Calculating entropy change

1. Apr 2, 2012

ks23

1. The problem statement, all variables and given/known data
A 15 kg block of ice at 0 celsius degrees melts to liquid water at 0 celsius degrees inside a large room that has temperature 20 celsius degrees. Treat the ice and the room as an isolated system, and assume that the room is large enough for its temperature change to be ignored.
a) Is the melting of the ice reversible or irreversible?
b) Calculate the net entropy change of the system during this process.

2. Relevant equations
dS = Q/T for constant temperature
Q = m*Lf, where Lf = 3.34 x 10^5 J/kg for water
dS = int(dQ/T) for non-constant temperature

3. The attempt at a solution
I've tried to calculate the phase change from ice to water using dS=Q/T, getting 18351 J/K and then adding the entropy change for the temperature change from 0 to 20 degrees using dS=int(dQ/T)=m*c*ln(T2/T1), getting 4443 J/K. Thats no where near the correct answer, which is supposed to be 1250 J/K.

2. Apr 2, 2012

collinsmark

Hello ks23,

Welcome to Physics Forums!

So far so good.
Hold on.
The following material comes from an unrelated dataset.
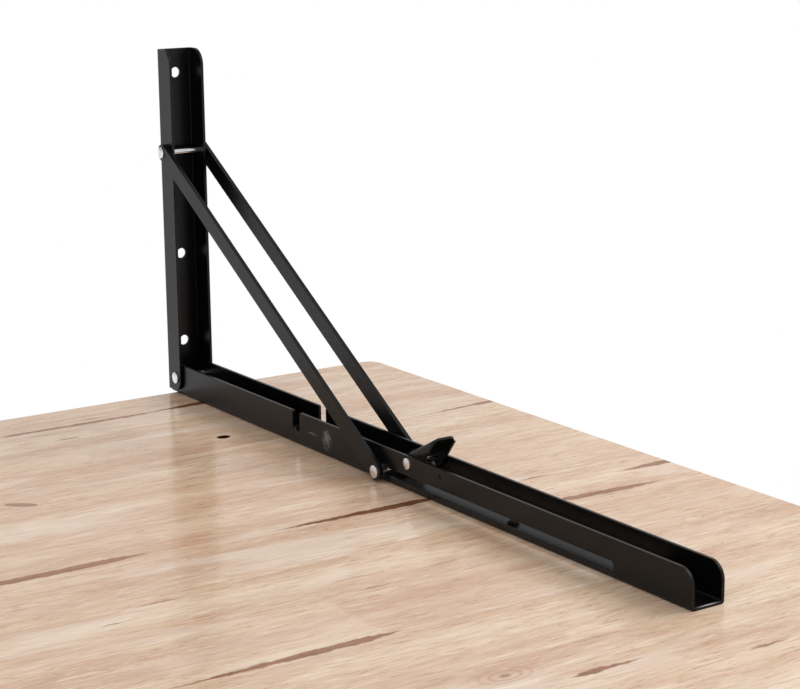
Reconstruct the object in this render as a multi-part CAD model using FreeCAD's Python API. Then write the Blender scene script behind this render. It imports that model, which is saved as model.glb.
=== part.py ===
import FreeCAD, Part
import math
import os

# Wall-mounted folding workbench: a glued-stave worktop on two identical folding brackets.
# Frame: +Z up, wall plane y = 0, worktop reaches out along -Y, X runs along the wall.
# Origin: on the wall plane, midway between the four outer wall screw holes.
# Millimetres throughout.

os.makedirs("parts", exist_ok=True)
Vector = FreeCAD.Vector

# ------------------------------------------------------------------ driving sizes
BOARD_LENGTH = 1220.0            # along X
BRACKET_INSET = 172.0            # bracket centre planes from the ends of the board
BOARD_DEPTH = 762.0              # along Y
BOARD_THICKNESS = 30.0
BOARD_UNDERSIDE = 142.5          # height of the underside above the origin
BOARD_WALL_GAP = 5.8
BOARD_CORNER_RADIUS = 12.0
BOARD_ARRIS = 2.0
STAVE_COUNT = 13
BACK_STAVE_WIDTH = 43.2
FRONT_STAVE_SHARE = 0.842        # the front stave is trimmed to this share of a full one

HINGE_OUT = 13.0                 # hinge pin axis in front of the wall plane
HINGE_DROP = 13.0                # hinge pin axis below the worktop underside

WALL_WIDTH = 28.5
WALL_DEPTH = 20.0
WALL_SHEET = 2.0
WALL_ABOVE_HINGE = 10.0
WALL_BELOW_HINGE = 251.0
WALL_TOP_CORNER = 9.0
WALL_FOOT_CORNER = 12.0
WALL_HOLE_DIAMETER = 7.8
WALL_TOP_HOLE_DROP = 26.0        # below the hinge pin
WALL_MIDDLE_HOLE_DROP = 94.5
WALL_FOOT_HOLE_DROP = 233.0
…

The problem statement doesn't say anything about letting the liquid water warm up to 20 degrees. You can stop the calculations the moment the ice completely melts. There's no need in this particular problem to let the water and room reach thermal equilibrium. The problem statement only concerns itself with the ice melting.
Don't forget about the entropy decrease of the room (ignoring the ice). The entropy of the ice==>water (ignoring the room) increases as it melts. The entropy of the room (ignoring the ice/water) decreases by some amount too because it is loosing energy that is ultimately transferred into the ice to make it water. How much energy does the room lose? (The 1st law of thermodynamics should help you with this one.) What is the temperature of the room? The overall entropy change is the sum of the ice/water's entropy change with the room's entropy change.